Новым кандидатом на митрополичью кафедру стал игумен Соловецкого монастыря Филипп Колычев. Выбор был необычным и противоречил традиционной практике, когда митрополичью кафедру занимал кто-то из епископов или настоятелей московских или подмосковных монастырей, хорошо известных правителю. Игумен далекой северной обители, расположенной на островах в Белом море, к кругу таких людей не принадлежал. Правда, в годы игуменства Филипп Колычев показал себя образцовым организатором монастырского общежития, построив в своей обители каменные храмы и склады, но все это вряд ли могло послужить основанием для того, чтобы предпочесть его другим кандидатам. Исследователи высказывают предположение, что кандидатуру игумена могли предложить его двоюродные братья — Федор и Василий Ивановичи Умные Колычевы, в то время близкие к царю (в начале 1567 года Федор Иванович Умной Колычев был послан с важной миссией в Литву). Возможно, царь думал, что взысканный его милостью игумен станет его послушным орудием.

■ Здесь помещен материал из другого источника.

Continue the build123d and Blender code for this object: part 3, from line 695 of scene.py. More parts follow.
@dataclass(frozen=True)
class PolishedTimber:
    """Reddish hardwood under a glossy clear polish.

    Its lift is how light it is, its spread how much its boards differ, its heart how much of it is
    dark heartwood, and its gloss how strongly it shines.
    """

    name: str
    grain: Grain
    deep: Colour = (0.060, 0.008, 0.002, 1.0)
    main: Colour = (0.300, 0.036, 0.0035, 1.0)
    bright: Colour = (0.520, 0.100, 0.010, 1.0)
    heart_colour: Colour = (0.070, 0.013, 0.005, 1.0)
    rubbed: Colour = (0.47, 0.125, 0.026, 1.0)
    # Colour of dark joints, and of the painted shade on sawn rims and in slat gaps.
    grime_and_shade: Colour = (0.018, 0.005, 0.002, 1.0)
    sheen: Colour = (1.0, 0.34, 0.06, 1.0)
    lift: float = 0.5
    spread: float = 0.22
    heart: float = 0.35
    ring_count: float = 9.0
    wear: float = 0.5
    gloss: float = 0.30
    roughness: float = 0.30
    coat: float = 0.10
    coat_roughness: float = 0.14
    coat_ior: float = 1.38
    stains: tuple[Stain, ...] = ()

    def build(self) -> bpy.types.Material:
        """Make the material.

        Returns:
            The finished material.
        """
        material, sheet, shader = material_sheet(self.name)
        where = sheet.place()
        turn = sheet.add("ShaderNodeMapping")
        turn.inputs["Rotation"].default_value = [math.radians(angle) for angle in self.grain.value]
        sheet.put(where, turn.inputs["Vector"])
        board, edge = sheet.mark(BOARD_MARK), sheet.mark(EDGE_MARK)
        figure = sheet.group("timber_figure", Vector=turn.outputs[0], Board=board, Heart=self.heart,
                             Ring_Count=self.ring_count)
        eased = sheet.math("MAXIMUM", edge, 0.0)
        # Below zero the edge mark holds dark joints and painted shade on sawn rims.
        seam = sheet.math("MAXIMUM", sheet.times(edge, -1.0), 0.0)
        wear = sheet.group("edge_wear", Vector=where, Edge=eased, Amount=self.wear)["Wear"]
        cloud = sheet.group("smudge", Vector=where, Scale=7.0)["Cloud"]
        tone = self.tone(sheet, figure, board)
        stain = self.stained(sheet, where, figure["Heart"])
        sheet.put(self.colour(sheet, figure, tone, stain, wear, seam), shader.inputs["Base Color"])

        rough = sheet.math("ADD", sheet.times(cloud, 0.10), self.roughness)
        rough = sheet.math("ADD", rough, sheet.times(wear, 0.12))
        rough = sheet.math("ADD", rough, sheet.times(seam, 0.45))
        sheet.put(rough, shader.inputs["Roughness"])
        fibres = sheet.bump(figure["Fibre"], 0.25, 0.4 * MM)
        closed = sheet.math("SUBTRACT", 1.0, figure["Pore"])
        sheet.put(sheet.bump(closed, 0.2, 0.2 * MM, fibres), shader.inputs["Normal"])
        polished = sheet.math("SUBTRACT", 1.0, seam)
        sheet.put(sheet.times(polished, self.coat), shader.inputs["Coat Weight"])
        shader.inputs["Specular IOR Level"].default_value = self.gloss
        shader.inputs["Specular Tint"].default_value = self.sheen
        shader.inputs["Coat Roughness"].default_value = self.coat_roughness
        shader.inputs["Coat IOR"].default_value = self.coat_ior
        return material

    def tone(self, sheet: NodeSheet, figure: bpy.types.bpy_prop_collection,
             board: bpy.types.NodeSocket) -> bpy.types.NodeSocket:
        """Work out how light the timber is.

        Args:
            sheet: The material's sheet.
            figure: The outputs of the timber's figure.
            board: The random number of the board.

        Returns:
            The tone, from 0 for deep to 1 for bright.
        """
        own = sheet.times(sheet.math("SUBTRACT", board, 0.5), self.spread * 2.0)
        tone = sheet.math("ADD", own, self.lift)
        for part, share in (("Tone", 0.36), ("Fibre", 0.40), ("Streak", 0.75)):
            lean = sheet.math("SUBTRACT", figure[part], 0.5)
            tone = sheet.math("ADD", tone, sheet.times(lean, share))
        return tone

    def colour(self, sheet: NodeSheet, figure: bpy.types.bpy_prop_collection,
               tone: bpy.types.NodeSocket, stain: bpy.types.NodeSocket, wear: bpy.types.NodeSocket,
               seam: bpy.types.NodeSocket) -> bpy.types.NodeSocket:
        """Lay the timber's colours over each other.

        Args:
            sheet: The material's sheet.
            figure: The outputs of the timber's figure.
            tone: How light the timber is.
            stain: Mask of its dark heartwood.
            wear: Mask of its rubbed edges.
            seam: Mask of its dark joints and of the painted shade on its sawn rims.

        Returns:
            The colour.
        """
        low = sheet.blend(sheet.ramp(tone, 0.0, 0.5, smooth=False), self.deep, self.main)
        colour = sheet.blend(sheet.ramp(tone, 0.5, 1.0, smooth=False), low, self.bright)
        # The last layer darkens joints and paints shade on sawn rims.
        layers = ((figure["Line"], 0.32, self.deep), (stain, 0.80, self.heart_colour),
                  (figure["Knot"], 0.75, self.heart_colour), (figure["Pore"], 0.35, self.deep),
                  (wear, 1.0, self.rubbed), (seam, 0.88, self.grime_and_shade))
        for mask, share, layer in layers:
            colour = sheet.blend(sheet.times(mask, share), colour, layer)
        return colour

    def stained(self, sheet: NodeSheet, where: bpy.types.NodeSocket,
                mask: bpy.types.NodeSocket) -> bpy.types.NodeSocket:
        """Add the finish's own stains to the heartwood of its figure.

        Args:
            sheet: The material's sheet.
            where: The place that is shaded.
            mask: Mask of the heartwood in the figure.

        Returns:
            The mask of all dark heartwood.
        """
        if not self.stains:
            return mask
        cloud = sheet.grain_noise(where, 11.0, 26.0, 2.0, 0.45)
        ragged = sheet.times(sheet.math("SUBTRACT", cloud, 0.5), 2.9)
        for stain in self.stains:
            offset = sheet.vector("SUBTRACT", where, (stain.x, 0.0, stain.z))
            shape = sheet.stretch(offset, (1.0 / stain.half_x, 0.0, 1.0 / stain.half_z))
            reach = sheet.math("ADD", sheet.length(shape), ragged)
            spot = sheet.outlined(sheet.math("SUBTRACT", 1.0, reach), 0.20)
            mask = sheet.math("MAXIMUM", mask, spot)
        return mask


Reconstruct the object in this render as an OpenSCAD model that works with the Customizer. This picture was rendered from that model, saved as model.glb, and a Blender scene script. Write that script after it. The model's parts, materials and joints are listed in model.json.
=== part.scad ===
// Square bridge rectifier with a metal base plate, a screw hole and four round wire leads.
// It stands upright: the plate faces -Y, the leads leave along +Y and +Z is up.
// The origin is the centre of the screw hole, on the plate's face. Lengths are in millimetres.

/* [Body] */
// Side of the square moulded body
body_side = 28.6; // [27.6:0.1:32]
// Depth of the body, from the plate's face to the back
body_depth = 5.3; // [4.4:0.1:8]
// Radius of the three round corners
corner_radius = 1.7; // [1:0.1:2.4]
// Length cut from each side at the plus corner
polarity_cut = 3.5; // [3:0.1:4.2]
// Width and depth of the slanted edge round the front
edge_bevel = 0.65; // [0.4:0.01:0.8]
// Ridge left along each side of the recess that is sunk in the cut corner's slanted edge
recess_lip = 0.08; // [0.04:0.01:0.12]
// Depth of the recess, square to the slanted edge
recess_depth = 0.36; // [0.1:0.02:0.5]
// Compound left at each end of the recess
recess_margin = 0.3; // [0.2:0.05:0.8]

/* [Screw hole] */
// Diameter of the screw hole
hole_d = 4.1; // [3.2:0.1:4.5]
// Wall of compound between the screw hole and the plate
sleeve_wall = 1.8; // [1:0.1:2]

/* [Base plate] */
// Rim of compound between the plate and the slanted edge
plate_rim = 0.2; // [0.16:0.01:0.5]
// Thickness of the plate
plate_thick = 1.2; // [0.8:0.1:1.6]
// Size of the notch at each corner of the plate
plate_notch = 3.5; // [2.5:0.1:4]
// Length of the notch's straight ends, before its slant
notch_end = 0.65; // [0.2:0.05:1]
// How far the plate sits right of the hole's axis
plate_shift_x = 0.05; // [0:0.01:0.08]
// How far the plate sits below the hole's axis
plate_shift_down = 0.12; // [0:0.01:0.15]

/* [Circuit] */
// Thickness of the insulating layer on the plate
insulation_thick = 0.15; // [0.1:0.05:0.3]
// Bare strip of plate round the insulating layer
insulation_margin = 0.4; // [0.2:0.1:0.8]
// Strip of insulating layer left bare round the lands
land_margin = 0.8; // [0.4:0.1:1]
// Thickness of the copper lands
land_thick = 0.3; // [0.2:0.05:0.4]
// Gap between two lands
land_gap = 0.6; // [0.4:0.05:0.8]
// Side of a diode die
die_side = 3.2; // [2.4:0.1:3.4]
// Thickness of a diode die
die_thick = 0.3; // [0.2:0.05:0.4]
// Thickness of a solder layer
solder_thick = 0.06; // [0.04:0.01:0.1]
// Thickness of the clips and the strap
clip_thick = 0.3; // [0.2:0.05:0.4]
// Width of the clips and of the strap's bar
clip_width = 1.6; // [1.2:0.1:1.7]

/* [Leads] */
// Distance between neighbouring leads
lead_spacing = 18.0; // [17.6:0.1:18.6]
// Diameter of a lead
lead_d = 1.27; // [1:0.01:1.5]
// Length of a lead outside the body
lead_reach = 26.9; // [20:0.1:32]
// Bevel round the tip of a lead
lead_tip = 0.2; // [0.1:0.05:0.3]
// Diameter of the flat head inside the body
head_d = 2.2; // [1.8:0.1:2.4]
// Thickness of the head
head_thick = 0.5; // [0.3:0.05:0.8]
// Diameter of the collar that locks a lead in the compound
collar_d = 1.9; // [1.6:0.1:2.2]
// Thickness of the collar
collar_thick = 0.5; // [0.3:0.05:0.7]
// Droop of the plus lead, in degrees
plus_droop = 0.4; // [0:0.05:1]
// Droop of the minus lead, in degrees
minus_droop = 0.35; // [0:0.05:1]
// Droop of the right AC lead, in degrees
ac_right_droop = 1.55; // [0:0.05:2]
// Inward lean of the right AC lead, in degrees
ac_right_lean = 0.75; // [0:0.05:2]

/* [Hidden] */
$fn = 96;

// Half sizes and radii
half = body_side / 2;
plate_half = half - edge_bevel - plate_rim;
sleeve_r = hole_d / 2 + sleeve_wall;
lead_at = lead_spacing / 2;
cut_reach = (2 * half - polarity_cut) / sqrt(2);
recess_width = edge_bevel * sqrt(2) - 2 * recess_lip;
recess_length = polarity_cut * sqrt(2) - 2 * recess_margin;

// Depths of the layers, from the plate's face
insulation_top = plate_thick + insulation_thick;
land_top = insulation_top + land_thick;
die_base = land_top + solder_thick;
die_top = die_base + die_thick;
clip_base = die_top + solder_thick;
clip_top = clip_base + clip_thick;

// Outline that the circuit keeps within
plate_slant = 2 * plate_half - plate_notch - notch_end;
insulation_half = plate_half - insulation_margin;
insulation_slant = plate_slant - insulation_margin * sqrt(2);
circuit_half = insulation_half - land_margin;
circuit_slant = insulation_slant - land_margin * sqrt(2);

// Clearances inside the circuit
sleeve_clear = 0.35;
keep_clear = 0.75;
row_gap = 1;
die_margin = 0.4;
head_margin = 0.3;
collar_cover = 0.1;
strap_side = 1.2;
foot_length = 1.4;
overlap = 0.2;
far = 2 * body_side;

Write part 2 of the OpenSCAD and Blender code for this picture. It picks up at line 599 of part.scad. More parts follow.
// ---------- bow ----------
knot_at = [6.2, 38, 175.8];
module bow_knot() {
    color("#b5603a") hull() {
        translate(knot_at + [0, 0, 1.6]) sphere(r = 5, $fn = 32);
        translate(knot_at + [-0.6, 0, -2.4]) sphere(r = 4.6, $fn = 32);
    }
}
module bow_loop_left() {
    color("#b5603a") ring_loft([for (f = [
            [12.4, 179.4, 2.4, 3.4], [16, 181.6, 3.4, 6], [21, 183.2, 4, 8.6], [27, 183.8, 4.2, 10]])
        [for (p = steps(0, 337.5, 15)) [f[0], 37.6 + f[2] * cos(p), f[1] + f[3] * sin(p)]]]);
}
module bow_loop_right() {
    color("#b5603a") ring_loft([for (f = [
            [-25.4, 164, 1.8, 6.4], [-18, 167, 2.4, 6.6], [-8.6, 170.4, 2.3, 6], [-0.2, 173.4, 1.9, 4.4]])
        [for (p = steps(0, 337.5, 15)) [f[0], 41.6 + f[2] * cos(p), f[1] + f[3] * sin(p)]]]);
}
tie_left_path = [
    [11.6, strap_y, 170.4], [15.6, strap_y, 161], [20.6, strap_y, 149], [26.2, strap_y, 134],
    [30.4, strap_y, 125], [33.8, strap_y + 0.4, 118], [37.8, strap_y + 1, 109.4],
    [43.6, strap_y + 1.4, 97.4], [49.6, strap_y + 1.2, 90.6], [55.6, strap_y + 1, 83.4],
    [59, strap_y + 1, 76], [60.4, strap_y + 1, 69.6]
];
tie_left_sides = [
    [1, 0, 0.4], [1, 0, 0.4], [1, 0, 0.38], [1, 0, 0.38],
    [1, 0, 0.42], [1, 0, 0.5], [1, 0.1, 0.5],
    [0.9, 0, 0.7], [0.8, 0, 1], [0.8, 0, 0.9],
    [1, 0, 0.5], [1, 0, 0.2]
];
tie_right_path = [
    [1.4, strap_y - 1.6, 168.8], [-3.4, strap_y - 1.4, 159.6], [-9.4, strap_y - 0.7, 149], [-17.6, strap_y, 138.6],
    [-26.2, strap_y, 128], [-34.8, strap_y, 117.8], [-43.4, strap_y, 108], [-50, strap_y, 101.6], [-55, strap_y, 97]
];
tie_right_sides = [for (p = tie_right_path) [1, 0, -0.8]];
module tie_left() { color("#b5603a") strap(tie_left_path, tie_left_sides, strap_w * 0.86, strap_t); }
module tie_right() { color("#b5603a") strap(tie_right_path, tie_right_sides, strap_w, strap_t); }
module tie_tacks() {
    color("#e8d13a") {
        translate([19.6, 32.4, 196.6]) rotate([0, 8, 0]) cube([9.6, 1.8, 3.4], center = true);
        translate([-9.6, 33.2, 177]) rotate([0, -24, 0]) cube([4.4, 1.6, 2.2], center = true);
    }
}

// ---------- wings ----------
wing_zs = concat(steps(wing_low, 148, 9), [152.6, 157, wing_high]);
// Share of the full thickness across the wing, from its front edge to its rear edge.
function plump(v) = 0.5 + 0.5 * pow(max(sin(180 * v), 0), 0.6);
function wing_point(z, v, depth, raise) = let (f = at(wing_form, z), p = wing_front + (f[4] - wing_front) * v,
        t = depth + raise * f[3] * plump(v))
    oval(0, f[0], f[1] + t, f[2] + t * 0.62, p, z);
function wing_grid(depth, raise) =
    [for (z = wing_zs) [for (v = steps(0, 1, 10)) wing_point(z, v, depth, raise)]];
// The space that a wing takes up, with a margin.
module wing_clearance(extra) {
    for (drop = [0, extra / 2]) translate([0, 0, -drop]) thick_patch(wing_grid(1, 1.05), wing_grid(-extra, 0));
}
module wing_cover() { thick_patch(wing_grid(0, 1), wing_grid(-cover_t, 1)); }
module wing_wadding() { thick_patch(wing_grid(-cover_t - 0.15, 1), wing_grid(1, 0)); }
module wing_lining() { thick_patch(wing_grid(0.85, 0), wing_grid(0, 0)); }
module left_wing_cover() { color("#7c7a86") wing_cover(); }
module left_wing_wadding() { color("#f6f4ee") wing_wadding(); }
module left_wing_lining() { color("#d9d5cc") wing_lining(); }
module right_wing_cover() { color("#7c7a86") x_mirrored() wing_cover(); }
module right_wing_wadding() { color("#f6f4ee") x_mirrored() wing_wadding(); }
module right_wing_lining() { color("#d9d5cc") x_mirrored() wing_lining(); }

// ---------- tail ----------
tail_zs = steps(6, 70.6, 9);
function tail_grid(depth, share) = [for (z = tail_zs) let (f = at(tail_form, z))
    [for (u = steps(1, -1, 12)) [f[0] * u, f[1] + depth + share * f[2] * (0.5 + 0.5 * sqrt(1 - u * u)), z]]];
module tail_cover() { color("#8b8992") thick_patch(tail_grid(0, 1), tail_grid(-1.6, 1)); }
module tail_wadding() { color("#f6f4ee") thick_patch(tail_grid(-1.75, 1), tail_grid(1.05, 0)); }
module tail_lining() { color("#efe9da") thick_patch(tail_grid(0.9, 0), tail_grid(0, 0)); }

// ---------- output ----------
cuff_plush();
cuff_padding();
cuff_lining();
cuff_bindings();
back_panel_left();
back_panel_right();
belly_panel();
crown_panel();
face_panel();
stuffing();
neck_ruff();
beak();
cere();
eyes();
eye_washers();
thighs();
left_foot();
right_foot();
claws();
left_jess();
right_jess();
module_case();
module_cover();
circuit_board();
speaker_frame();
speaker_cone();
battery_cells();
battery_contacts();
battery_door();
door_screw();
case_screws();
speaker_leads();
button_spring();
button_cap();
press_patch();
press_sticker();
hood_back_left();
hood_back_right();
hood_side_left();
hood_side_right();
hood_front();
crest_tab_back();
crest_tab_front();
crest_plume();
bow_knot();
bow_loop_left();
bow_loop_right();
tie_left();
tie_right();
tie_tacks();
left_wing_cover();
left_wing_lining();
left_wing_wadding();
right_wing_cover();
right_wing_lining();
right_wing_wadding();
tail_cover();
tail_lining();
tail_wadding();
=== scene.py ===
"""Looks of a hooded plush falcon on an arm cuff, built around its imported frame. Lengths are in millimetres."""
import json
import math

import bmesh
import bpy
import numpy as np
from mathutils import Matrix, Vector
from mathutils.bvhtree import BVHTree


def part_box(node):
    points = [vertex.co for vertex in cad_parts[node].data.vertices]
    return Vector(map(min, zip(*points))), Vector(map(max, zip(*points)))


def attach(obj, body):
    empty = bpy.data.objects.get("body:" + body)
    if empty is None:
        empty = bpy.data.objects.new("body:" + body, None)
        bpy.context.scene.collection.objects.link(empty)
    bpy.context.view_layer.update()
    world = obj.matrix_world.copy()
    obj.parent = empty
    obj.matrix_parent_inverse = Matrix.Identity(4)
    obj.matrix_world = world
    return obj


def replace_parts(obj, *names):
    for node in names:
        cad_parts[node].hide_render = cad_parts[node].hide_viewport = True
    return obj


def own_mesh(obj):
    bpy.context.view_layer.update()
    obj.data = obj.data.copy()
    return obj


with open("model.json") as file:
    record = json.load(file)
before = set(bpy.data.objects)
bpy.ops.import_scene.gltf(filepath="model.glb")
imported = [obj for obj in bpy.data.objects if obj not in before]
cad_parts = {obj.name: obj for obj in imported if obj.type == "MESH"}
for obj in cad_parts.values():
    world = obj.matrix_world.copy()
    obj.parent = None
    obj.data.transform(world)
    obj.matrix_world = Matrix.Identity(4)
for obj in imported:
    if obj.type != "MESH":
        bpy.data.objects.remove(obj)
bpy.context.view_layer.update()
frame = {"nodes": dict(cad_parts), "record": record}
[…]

Но если так, то царь ошибся.
Когда игумену Филиппу была предложена митрополичья кафедра, то он стал говорить, чтобы «царь и великий князь отставил опричнину, а не отставит, и ему в митрополитех быти невозможно»; государство же «соединил воедино, как преже того было». Свидетельство это почерпнуто из официальной грамоты о возведении Филиппа на митрополию, сохранившейся в оригинале, и не может вызвать никаких сомнений. Казалось, Филиппа ждала судьба Германа Полева. Однако этого не произошло. Исследователи задавались вопросом, почему царь в конце концов согласился возвести на митрополичью кафедру человека, который так открыто продемонстрировал враждебность его политике. Известное объяснение позволяет дать анализ текста, который читается в грамоте после изложения требований Филиппа: «и архиепископы и епископы царю о том били челом о его гневе, и царь гнев свои отложил». Очевидно, собор епископов дал понять царю, что он настаивает на избрании именно Филиппа. Между сторонами начались переговоры, которые завершились тем, что 25 июля (более чем через два месяца после ухода Афанасия) Филипп Колычев был возведен на митрополичью кафедру после того, как дал обязательство «в опришнину... не вступатися».